Goodwin can come out forcefully and protect Jack Watts (or the next saviour) by shifting the focus and sharing the burden around with himself, his staff, the admin, and the leadership group that does very little leading when it comes to the burden of being the public face of the club, and the target of the ire of the club. Lewis does some and Gawn too, but years after Watts revealed himself to be nothing more than a uniquely talented role player, we are still shoving him into the coalface with little hesitation. If the rumours are true that we are shopping him around while at the same time that we are pushing him forward for cringeworthy press spots (https://au.sports.yahoo.com/afl/a/37206220/jack-watts-opens-up-on-2017-season-and-trade-talk/) - then the situation is more dire than I thought.

I have heard from a good source that the interpersonal relationships at the club are good - and that gives me some solace, but I sit here and I have no idea who the leader of the club was.

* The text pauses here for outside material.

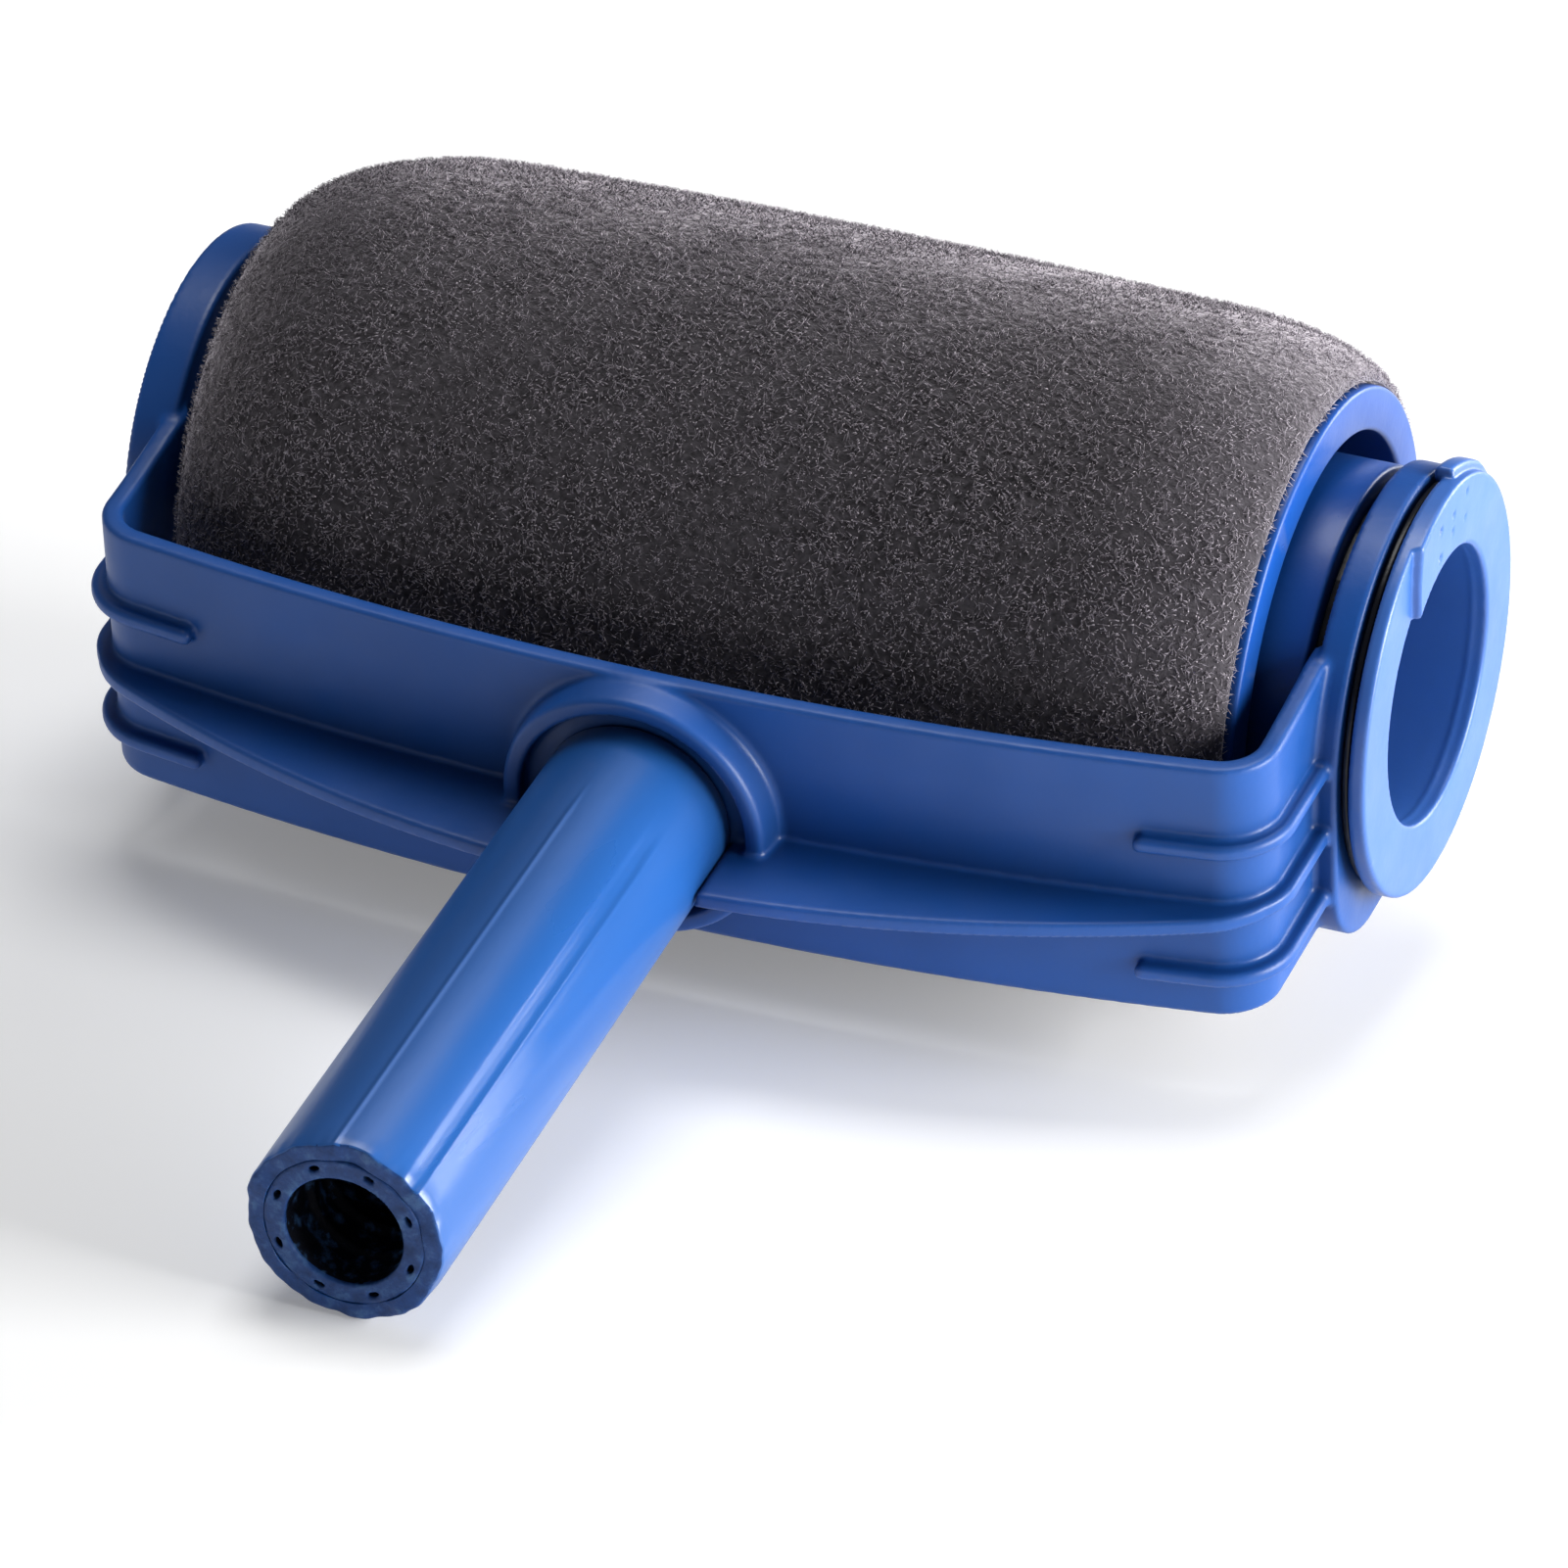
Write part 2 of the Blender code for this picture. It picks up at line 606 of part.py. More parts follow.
def filler_neck(material, parent):
    """The neck with its C-shaped flange, whose two ends meet in one slanted step."""
    bm = bmesh.new()
    sections = []
    groove_in, groove_out = NECK_GROOVE
    groove_r = NECK_R - NECK_GROOVE_DEPTH
    for i in range(ROUND + 1):
        turn = 360.0 * i / ROUND
        face = flange_face(turn)
        outline = [
            (NECK_INNER_X, NECK_BORE_R), (NECK_INNER_X, NECK_R), (groove_in, NECK_R), (groove_in, groove_r),
            (groove_out, groove_r), (groove_out, NECK_R), (FLANGE_BACK_X, NECK_R), (FLANGE_BACK_X, FLANGE_R),
            (face, FLANGE_R), (face, NECK_BORE_R),
        ]
        sections.append([bm.verts.new(flange_point(x, r, turn)) for x, r in outline])
    count = len(sections[0])
    top_out, top_in = sections[0][count - 2], sections[0][count - 1]
    low_out, low_in = sections[-1][count - 2], sections[-1][count - 1]
    for step, (one, two) in enumerate(zip(sections, sections[1:])):
        for k in range(count):
            m = (k + 1) % count
            corners = [one[k], one[m], two[m], two[k]]
            if step == 0 and k == count - 3:
                corners.insert(1, low_out)
            if step == 0 and k == count - 1:
                corners.insert(1, low_in)
            bm.faces.new(corners)
    bm.faces.new((top_in, top_out, low_out, low_in))
    for k in range(count - 2):
        bmesh.ops.pointmerge(bm, verts=(sections[0][k], sections[-1][k]), merge_co=sections[0][k].co)
    neck = solid("filler_neck", bm)
    combine(neck, flange_lug(), "UNION")
    return finish(neck, material, parent)


def foam_liner(material, parent):
    inner, outer = SHELL_R + GAP, PILE_BORE_R - GAP
    closed, fill = FOAM_END_X
    profile = [(closed, inner), (closed, outer), (fill, outer), (fill, inner)]
    return finish(turned("foam_liner", profile), material, parent)


def rounded_end(x, r, length):
    """The sleeve's outer line from its middle over a long rounded end to its edge at (x, r)."""
    start = x - length
    line = [(start / 2, SLEEVE_R - SLEEVE_BARREL * (start / 2) ** 2)]
    for i in range(7):
        a = math.radians(15.0 * i)
        at = start + length * math.sin(a)
        line.append((at, r + (SLEEVE_R - SLEEVE_BARREL * at**2 - r) * math.cos(a)))
    return line


def pile_sleeve(material, parent):
    """The flocked cover, which closes round one rim and wraps over the other."""
    closed_foam, fill_foam = FOAM_END_X
    seat_r = SHELL_R + GAP
    rim_x, foam_x = CLOSED_RIM_X + GAP, fill_foam + GAP
    fill_side = rounded_end(SLEEVE_FILL_X, SLEEVE_FILL_R, SLEEVE_FILL_ROUND)
    fill_side += [(SHELL_END_X, SLEEVE_FILL_R), (SHELL_END_X, seat_r), (foam_x, seat_r), (foam_x, PILE_BORE_R)]
    closed_side = rounded_end(SLEEVE_CLOSED_X, SLEEVE_CLOSED_R, SLEEVE_CLOSED_ROUND)
    closed_side += [
        (rim_x, SLEEVE_CLOSED_R), (rim_x, seat_r), (GAP - closed_foam, seat_r), (GAP - closed_foam, PILE_BORE_R),
    ]
    outline = [(0, SLEEVE_R)] + fill_side + [(-x, r) for x, r in reversed(closed_side)]
    return finish(turned("pile_sleeve", outline), material, parent)


# ---------------------------------------------------------------- the whole tool

def rest_pose(tool):
    """Tilt the tool until the handle's tip meets the floor that the sleeve rests on."""
    drop = HANDLE_R - HANDLE_Z
    along = HANDLE_END - HANDLE_EDGE
    tilt = math.asin(SLEEVE_R / math.hypot(along, drop)) - math.atan2(drop, along)
    top = HANDLE_R - HANDLE_EDGE + HANDLE_Z
    front = HANDLE_END * math.cos(tilt) + top * math.sin(tilt)
    tool.rotation_euler = (tilt, 0, 0)
    tool.location = (0, (front - SLEEVE_R) / 2 * MM, SLEEVE_R * MM)


def build():
    clear_scene()
    blue = plastic("frame_blue", (0.025, 0.09, 0.42), 0.3)
    drum_blue = plastic("drum_blue", (0.03, 0.11, 0.47), 0.28)
    tube_blue = plastic("tube_blue", (0.03, 0.12, 0.46), 0.2)
    insert_blue = plastic("insert_blue", (0.02, 0.05, 0.22), 0.45)
    black = plastic("bearing_black", (0.02, 0.022, 0.03), 0.35)
    rubber = plastic("seal_rubber", (0.015, 0.015, 0.016), 0.6)
    steel = plastic("screw_steel", (0.6, 0.6, 0.62), 0.35, 1.0)
    foam = plastic("liner_foam", (0.32, 0.31, 0.29), 0.95)
    pile = plastic("sleeve_pile", (0.07, 0.065, 0.068), 0.95)

    tool = empty("tool")
    spin = empty("drum_axis", tool)

    yoke(blue, tool)
    handle_tube(tube_blue, tool)
    pole_insert(insert_blue, tool)
    handle_screw(steel, tool)
    handle_screw_washer(steel, tool)
    neck_bush(black, tool)
    axle_stub(black, tool)

    drum_shell(drum_blue, spin)
    fill_end_cap(drum_blue, spin)
    closed_end_cap(drum_blue, spin)
    filler_neck(drum_blue, spin)
    finish(hoop("neck_seal", sum(NECK_GROOVE) / 2, NECK_R - 0.5, 0.65), rubber, spin)
    finish(hoop("fill_end_seal", SEAL_X, PLUG_R - 0.8, 0.75), rubber, spin)
    finish(hoop("closed_end_seal", -SEAL_X, PLUG_R - 0.8, 0.75), rubber, spin)
    axle_bush(black, spin)
    washer_inner, washer_outer = HUB_END_X + GAP, RING_IN_X - GAP
    thrust_washer("fill_end_washer", washer_inner, washer_outer, NECK_R + GAP, WASHER_R, black, spin)
    left_in, left_out = BOSS_END_X - GAP, -DISC_IN_X + GAP
    thrust_washer("closed_end_washer", left_in, left_out, STUB_R + GAP, BOSS_R - 1, black, spin)
    foam_liner(foam, spin)
    pile_sleeve(pile, spin)

    rest_pose(tool)
    bpy.context.view_layer.update()


build()
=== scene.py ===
"""Looks of the refillable paint roller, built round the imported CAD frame.

Shapes are made in the tool's own frame in millimetres: X is the drum's axis with +X towards the filler
neck, the handle points along -Y, and +Z is up. `TOOL` carries them to the row frame, where the tool lies
tilted on the floor. Moulded pieces with fillets are signed distances meshed by `moulding`; pieces that are
round about an axis are outlines spun by `turned`.
"""

import json
import math

import bpy
import numpy as np
from mathutils import Matrix, Vector


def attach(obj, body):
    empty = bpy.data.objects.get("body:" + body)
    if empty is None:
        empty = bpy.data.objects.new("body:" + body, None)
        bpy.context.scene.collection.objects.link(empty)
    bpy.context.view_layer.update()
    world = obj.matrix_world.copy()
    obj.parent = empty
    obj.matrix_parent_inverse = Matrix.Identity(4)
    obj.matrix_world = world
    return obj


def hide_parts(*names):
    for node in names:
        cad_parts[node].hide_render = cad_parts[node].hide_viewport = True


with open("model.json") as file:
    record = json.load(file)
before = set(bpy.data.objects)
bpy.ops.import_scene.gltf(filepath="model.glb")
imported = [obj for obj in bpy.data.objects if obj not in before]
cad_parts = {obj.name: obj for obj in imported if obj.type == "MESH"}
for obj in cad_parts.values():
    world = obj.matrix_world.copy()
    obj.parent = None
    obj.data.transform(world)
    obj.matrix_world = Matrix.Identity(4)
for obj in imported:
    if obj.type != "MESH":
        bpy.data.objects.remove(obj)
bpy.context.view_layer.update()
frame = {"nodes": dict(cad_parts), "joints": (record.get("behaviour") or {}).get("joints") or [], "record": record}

# The drum's axis and the handle's direction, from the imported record
SPIN = Vector(frame["joints"][0]["pos_m"])
HANDLE_AXIS = next(m["axis"] for m in frame["record"]["mounts"] if m["name"] == "handle_end")
TILT = math.asin(-HANDLE_AXIS[2])
TOOL = Matrix.Translation(SPIN) @ Matrix.Rotation(TILT, 4, "X") @ Matrix.Scale(0.001, 4)

# Drum and its ends, as in the CAD
GAP = 0.3
RIM_X = 75.0
RIM_R = 36.9
CLOSED_RIM_X = 73.0
RECESS_R = 30.9
RECESS_FLOOR_X = 56.0
CLOSED_FLOOR_X = 65.0
CLOSED_WEB_X = (61.0, 64.0)
CLOSED_SKIRT = 4.5
PLUG_R = 32.7
PLUG_END_X = 51.0
SEAL_GROOVE_X = (52.4, 55.0)
SEAL_GROOVE_DEPTH = 1.7
SHELL_R = 35.0
SHELL_END_X = 70.6
HUB_R = 27.3
HUB_END_X = 80.1
NECK_R = 22.0
NECK_BORE_R = 18.9
NECK_INNER_X = 58.0
NECK_GROOVE_X = (64.0, 66.0)
NECK_GROOVE_DEPTH = 1.3
FLANGE_R = 28.6
FLANGE_X = 90.8
FLANGE_BACK_X = 88.1
FLANGE_HIGH = 0.5
FLANGE_LOW = 0.7
FLANGE_FLAT_DEG = (80.0, 220.0)
FLANGE_STEP_DEG = 118.0
FLANGE_STEP_SLANT = 1.2         # degrees a millimetre outwards
FLANGE_STEP_RUN_DEG = 1.2
LUG_R = 29.9
LUG_DEG = (28.0, 74.0)
LUG_FADE_DEG = 22.0
LUG_X = (87.0, 89.7)
# Small dimples in the flange's thick end, as (radius, degrees)
DIMPLE_R = 0.62
DIMPLES = ((26.6, 69.0), (24.8, 80.0), (22.9, 67.0), (25.3, 92.0), (22.4, 80.0), (21.2, 93.0))

# Sleeve
SLEEVE_R = 44.8
SLEEVE_BARREL = 0.00025         # how fast the radius falls with the square of x
SLEEVE_FILL_X = 74.5
SLEEVE_FILL_R = 37.4
SLEEVE_FILL_ROUND = 20.0
SLEEVE_CLOSED_X = 77.4
SLEEVE_CLOSED_R = 31.5
SLEEVE_CLOSED_ROUND = 30.0
PILE_BORE_R = 40.3
FOAM_END_X = (-64.0, 68.0)
PILE_DEPTH = 0.7                # how far the fibres stand out of the backing
FIBRE_COUNT = 130000
FIBRE_LONGEST = 1.5
FIBRE_CORNERS = (0.5, 0.5 + 2.094, 0.5 + 4.189)     # radians, a third of a turn apart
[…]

Last three years I could tell you who it was - for good or bad - it was Paul Roos. Oddly enough, he shielded the enigmatic blonde kid a couple times and Watts responded.

But this year - I haven't heard much from the Admin so it isn't Jackson, it certainly isn't Mahoney or Bartlett. Nathan Jones has been seen and heard, but no more than previous years as captain. A novice coach doesn't have to be as good as Paul Roos - he is a great coach who helped redefine AFL in the professional era - but this novice coach needs to step up and start leading the club and driving the narratives that help his team, his players, and his club. 

Because, I have only seen or heard one leader since September 1 - and he might be traded next week...

Your opinions are well written for somebody who obviously lives interstate and attends very few live games or training sessions. 

Posted
1 hour ago, DaveyDee said:

Your opinions are well written for somebody who obviously lives interstate and attends very few live games or training sessions. 

I will take that in the best way possible.